Well, neither of us had been to war, although I only missed out being drafted by two years. I saw my birthdate come up on the selection. I doubt Sally's Brian even knows what the word means. If I had been two years older I would have been off to Vietnam.” I thought, but did not say. I am not that silly. It was a pleasant morning and there was on need to ruin it with a fight.

A mistake that, I realised as it set off a stream of other memories.

I remembered a time when I too was twenty two years old, a trainee Customs Officer as my main job, and a part time motorcycle license instructor with VicRoads for some extra cash on the week-ends.

I had dropped in to visit mum and dad on the way to work at the airport. They live at the bottom of a steep hill in the quiet suburb of Pascoe Vale. Leaving their place I was driving up the hill when I saw an elderly man wandering across the road in front of me, from my left.”

“Coming towards us from the opposite direction was a young man on a motorcycle. He had a brand new “L” plate on the front of his bike and was riding well within the 60 kilometre per hour speed limit. My week-end job skills told me that instantly.”

“There was nothing I could do but watch as the old man walked directly into his path. The rider braked but could do nothing to avoid colliding with him. To watch it, it was an unspectacular crash, but the result, there in front of me ,was one old man, one young man and a motorcycle, splayed out across a suburban intersection.”

“I stopped my car and jumped out. First I helped the rider up and calmed him down from his panic, then I knelt beside the old man. He was not conscious, but he was breathing, so I laid him in the ‘coma’ position as was the instruction those days, and then sent the rider off to knock on the nearest house door to call an ambulance. This was well before mobile phones of any description.”

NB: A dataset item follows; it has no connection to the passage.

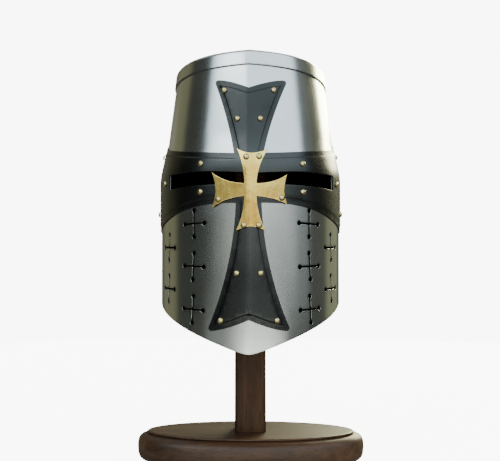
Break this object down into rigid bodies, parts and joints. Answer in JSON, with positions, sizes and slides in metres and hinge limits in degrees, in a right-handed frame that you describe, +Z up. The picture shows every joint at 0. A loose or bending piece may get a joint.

“I knelt with the old man, shouting instructions to the growing number of spectators. Some to assist the rider to move his bike from the road, others to warn any oncoming cars from the side streets.

Just as the ambulance and police arrived, the old man coughed and stopped breathing. The ambulance officers immediately took over his management, but to no avail, and the police took over the management of the scene and obtaining witness statements.”

“An hour later I drove on to work at the Melbourne airport terminal.”

*

“Several weeks later I was requested to attend the coroner’s court to give evidence. The old man being dead, the young ride’s life was now on the line. Fortunately my training with the Customs Service included note taking and giving evidence, so I got my first experience at it for real. I had taken notes in my issued work note book once the police had finished with me.”

“At the end of the hearing the coroner found it to be an accident, no fault was attributed to the rider.”

*

“I continued to visit my parents, coming and going by that same road, it being the only option. I continued to work as a motorcycle instructor on the weekends and as a trainee customs officer. Again, both being to only options open. I was one year into a marriage and had a mortgage to pay on our grungy little one bedroom flat in Glenroy.”

“Nobody had told me about post traumatic stress disorder, nobody at work said anything about counselling, so doing anything else did not cross my mind. I just did what was expected and got on with things.”

*

Turning my attention back to my coffee and pancakes, I responded in spoken words, “No, you are probably right. I do not understand.”